CHALLENGE =
Write the records out again, precisely as they stand.

____ SUPPLIED DATA

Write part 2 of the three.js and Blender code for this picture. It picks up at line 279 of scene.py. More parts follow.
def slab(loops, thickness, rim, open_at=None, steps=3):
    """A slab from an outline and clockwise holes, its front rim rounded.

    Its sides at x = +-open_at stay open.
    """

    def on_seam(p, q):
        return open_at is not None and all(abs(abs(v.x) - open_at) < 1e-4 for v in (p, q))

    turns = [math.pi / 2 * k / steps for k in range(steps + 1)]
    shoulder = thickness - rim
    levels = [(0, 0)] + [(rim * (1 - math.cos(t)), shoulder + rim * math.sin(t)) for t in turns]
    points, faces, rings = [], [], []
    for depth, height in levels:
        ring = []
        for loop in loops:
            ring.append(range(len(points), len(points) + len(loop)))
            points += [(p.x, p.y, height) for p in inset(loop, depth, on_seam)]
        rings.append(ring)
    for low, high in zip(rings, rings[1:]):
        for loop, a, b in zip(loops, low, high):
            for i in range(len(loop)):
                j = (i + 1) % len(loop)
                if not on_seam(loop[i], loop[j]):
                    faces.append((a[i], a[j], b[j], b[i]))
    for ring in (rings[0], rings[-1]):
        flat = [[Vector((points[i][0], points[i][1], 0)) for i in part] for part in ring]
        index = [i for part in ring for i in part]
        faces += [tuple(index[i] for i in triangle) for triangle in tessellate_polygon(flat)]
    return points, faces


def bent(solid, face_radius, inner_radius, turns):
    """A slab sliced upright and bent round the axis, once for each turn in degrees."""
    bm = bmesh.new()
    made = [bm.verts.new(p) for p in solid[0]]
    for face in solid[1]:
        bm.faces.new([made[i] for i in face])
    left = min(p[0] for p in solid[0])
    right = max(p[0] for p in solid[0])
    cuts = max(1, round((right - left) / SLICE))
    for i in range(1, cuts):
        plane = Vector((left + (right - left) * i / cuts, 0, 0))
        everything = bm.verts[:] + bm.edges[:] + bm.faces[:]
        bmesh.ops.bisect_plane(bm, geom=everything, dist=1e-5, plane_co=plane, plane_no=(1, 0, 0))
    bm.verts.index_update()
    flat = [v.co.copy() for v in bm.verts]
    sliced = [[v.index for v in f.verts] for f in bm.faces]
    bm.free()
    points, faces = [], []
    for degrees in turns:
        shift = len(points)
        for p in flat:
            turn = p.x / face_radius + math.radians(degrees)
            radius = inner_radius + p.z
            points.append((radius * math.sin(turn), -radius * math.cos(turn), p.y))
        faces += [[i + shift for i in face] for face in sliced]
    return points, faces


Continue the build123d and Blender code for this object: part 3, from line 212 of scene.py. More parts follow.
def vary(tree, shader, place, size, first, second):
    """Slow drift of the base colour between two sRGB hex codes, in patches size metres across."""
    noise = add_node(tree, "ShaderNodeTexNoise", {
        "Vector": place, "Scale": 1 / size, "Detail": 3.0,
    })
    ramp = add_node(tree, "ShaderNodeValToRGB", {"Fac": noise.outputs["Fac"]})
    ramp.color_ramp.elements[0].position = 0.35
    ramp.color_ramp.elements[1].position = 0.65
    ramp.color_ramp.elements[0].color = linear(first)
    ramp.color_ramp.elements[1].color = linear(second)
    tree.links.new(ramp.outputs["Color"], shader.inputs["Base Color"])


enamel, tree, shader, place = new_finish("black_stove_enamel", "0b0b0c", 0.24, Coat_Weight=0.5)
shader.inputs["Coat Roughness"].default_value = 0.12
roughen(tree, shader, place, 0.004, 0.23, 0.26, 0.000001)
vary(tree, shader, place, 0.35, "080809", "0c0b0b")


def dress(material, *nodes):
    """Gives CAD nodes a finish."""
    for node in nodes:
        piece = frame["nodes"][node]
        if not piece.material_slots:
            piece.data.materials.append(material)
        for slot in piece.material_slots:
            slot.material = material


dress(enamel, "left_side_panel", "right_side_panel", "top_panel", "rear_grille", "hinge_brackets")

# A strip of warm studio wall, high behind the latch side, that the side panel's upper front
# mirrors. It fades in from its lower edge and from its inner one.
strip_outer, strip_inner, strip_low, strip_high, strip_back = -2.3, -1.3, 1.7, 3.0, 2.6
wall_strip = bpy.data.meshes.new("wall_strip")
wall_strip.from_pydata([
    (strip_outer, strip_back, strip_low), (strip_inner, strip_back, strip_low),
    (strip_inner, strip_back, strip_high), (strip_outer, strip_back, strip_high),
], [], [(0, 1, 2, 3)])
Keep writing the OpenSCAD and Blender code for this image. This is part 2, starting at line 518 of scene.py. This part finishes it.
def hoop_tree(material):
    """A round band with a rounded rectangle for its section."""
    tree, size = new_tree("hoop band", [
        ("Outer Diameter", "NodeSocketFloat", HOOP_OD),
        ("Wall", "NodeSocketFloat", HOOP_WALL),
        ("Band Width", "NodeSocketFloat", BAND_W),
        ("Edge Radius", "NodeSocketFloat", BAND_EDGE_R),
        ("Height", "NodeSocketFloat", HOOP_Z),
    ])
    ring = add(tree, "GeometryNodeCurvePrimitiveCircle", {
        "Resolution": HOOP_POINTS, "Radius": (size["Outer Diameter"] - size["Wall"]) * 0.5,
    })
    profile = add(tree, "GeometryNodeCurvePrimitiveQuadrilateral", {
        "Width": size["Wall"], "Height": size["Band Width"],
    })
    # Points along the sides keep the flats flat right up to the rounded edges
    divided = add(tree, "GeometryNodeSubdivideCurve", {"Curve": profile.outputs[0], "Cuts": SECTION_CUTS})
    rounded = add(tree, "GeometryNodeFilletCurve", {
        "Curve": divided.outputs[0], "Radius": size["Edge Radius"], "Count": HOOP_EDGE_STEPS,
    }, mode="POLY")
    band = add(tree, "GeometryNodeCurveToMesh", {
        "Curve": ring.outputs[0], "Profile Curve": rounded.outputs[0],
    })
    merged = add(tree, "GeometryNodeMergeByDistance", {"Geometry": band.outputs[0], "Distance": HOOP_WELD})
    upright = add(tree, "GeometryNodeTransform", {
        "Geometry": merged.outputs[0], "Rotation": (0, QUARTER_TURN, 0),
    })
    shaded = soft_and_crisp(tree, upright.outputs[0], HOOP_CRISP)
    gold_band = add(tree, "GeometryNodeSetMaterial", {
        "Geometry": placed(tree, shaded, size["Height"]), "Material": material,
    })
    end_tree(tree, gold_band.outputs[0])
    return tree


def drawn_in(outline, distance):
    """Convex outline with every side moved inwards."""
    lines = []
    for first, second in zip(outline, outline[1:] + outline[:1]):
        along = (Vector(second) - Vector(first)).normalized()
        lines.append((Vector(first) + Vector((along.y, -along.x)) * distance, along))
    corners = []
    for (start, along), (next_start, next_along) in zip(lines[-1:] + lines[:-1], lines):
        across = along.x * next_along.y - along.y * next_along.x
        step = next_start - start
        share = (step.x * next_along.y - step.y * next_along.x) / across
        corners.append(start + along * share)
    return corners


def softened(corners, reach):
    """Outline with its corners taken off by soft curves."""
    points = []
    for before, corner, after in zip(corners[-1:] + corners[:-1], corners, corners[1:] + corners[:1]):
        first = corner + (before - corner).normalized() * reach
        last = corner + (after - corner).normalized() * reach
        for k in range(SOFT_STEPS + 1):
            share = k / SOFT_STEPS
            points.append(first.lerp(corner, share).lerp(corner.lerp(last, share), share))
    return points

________

FINISHED TASK =
Write part 2 of the three.js and Blender code for this picture. It picks up at line 279 of scene.py. More parts follow.
def slab(loops, thickness, rim, open_at=None, steps=3):
    """A slab from an outline and clockwise holes, its front rim rounded.

    Its sides at x = +-open_at stay open.
    """

    def on_seam(p, q):
        return open_at is not None and all(abs(abs(v.x) - open_at) < 1e-4 for v in (p, q))

    turns = [math.pi / 2 * k / steps for k in range(steps + 1)]
    shoulder = thickness - rim
    levels = [(0, 0)] + [(rim * (1 - math.cos(t)), shoulder + rim * math.sin(t)) for t in turns]
    points, faces, rings = [], [], []
    for depth, height in levels:
        ring = []
        for loop in loops:
            ring.append(range(len(points), len(points) + len(loop)))
            points += [(p.x, p.y, height) for p in inset(loop, depth, on_seam)]
        rings.append(ring)
    for low, high in zip(rings, rings[1:]):
        for loop, a, b in zip(loops, low, high):
            for i in range(len(loop)):
                j = (i + 1) % len(loop)
                if not on_seam(loop[i], loop[j]):
                    faces.append((a[i], a[j], b[j], b[i]))
    for ring in (rings[0], rings[-1]):
        flat = [[Vector((points[i][0], points[i][1], 0)) for i in part] for part in ring]
        index = [i for part in ring for i in part]
        faces += [tuple(index[i] for i in triangle) for triangle in tessellate_polygon(flat)]
    return points, faces


def bent(solid, face_radius, inner_radius, turns):
    """A slab sliced upright and bent round the axis, once for each turn in degrees."""
    bm = bmesh.new()
    made = [bm.verts.new(p) for p in solid[0]]
    for face in solid[1]:
        bm.faces.new([made[i] for i in face])
    left = min(p[0] for p in solid[0])
    right = max(p[0] for p in solid[0])
    cuts = max(1, round((right - left) / SLICE))
    for i in range(1, cuts):
        plane = Vector((left + (right - left) * i / cuts, 0, 0))
        everything = bm.verts[:] + bm.edges[:] + bm.faces[:]
        bmesh.ops.bisect_plane(bm, geom=everything, dist=1e-5, plane_co=plane, plane_no=(1, 0, 0))
    bm.verts.index_update()
    flat = [v.co.copy() for v in bm.verts]
    sliced = [[v.index for v in f.verts] for f in bm.faces]
    bm.free()
    points, faces = [], []
    for degrees in turns:
        shift = len(points)
        for p in flat:
            turn = p.x / face_radius + math.radians(degrees)
            radius = inner_radius + p.z
            points.append((radius * math.sin(turn), -radius * math.cos(turn), p.y))
        faces += [[i + shift for i in face] for face in sliced]
    return points, faces


Continue the build123d and Blender code for this object: part 3, from line 212 of scene.py. More parts follow.
def vary(tree, shader, place, size, first, second):
    """Slow drift of the base colour between two sRGB hex codes, in patches size metres across."""
    noise = add_node(tree, "ShaderNodeTexNoise", {
        "Vector": place, "Scale": 1 / size, "Detail": 3.0,
    })
    ramp = add_node(tree, "ShaderNodeValToRGB", {"Fac": noise.outputs["Fac"]})
    ramp.color_ramp.elements[0].position = 0.35
    ramp.color_ramp.elements[1].position = 0.65
    ramp.color_ramp.elements[0].color = linear(first)
    ramp.color_ramp.elements[1].color = linear(second)
    tree.links.new(ramp.outputs["Color"], shader.inputs["Base Color"])


enamel, tree, shader, place = new_finish("black_stove_enamel", "0b0b0c", 0.24, Coat_Weight=0.5)
shader.inputs["Coat Roughness"].default_value = 0.12
roughen(tree, shader, place, 0.004, 0.23, 0.26, 0.000001)
vary(tree, shader, place, 0.35, "080809", "0c0b0b")


def dress(material, *nodes):
    """Gives CAD nodes a finish."""
    for node in nodes:
        piece = frame["nodes"][node]
        if not piece.material_slots:
            piece.data.materials.append(material)
        for slot in piece.material_slots:
            slot.material = material


dress(enamel, "left_side_panel", "right_side_panel", "top_panel", "rear_grille", "hinge_brackets")

# A strip of warm studio wall, high behind the latch side, that the side panel's upper front
# mirrors. It fades in from its lower edge and from its inner one.
strip_outer, strip_inner, strip_low, strip_high, strip_back = -2.3, -1.3, 1.7, 3.0, 2.6
wall_strip = bpy.data.meshes.new("wall_strip")
wall_strip.from_pydata([
    (strip_outer, strip_back, strip_low), (strip_inner, strip_back, strip_low),
    (strip_inner, strip_back, strip_high), (strip_outer, strip_back, strip_high),
], [], [(0, 1, 2, 3)])
Keep writing the OpenSCAD and Blender code for this image. This is part 2, starting at line 518 of scene.py. This part finishes it.
def hoop_tree(material):
    """A round band with a rounded rectangle for its section."""
    tree, size = new_tree("hoop band", [
        ("Outer Diameter", "NodeSocketFloat", HOOP_OD),
        ("Wall", "NodeSocketFloat", HOOP_WALL),
        ("Band Width", "NodeSocketFloat", BAND_W),
        ("Edge Radius", "NodeSocketFloat", BAND_EDGE_R),
        ("Height", "NodeSocketFloat", HOOP_Z),
    ])
    ring = add(tree, "GeometryNodeCurvePrimitiveCircle", {
        "Resolution": HOOP_POINTS, "Radius": (size["Outer Diameter"] - size["Wall"]) * 0.5,
    })
    profile = add(tree, "GeometryNodeCurvePrimitiveQuadrilateral", {
        "Width": size["Wall"], "Height": size["Band Width"],
    })
    # Points along the sides keep the flats flat right up to the rounded edges
    divided = add(tree, "GeometryNodeSubdivideCurve", {"Curve": profile.outputs[0], "Cuts": SECTION_CUTS})
    rounded = add(tree, "GeometryNodeFilletCurve", {
        "Curve": divided.outputs[0], "Radius": size["Edge Radius"], "Count": HOOP_EDGE_STEPS,
    }, mode="POLY")
    band = add(tree, "GeometryNodeCurveToMesh", {
        "Curve": ring.outputs[0], "Profile Curve": rounded.outputs[0],
    })
    merged = add(tree, "GeometryNodeMergeByDistance", {"Geometry": band.outputs[0], "Distance": HOOP_WELD})
    upright = add(tree, "GeometryNodeTransform", {
        "Geometry": merged.outputs[0], "Rotation": (0, QUARTER_TURN, 0),
    })
    shaded = soft_and_crisp(tree, upright.outputs[0], HOOP_CRISP)
    gold_band = add(tree, "GeometryNodeSetMaterial", {
        "Geometry": placed(tree, shaded, size["Height"]), "Material": material,
    })
    end_tree(tree, gold_band.outputs[0])
    return tree


def drawn_in(outline, distance):
    """Convex outline with every side moved inwards."""
    lines = []
    for first, second in zip(outline, outline[1:] + outline[:1]):
        along = (Vector(second) - Vector(first)).normalized()
        lines.append((Vector(first) + Vector((along.y, -along.x)) * distance, along))
    corners = []
    for (start, along), (next_start, next_along) in zip(lines[-1:] + lines[:-1], lines):
        across = along.x * next_along.y - along.y * next_along.x
        step = next_start - start
        share = (step.x * next_along.y - step.y * next_along.x) / across
        corners.append(start + along * share)
    return corners


def softened(corners, reach):
    """Outline with its corners taken off by soft curves."""
    points = []
    for before, corner, after in zip(corners[-1:] + corners[:-1], corners, corners[1:] + corners[:1]):
        first = corner + (before - corner).normalized() * reach
        last = corner + (after - corner).normalized() * reach
        for k in range(SOFT_STEPS + 1):
            share = k / SOFT_STEPS
            points.append(first.lerp(corner, share).lerp(corner.lerp(last, share), share))
    return points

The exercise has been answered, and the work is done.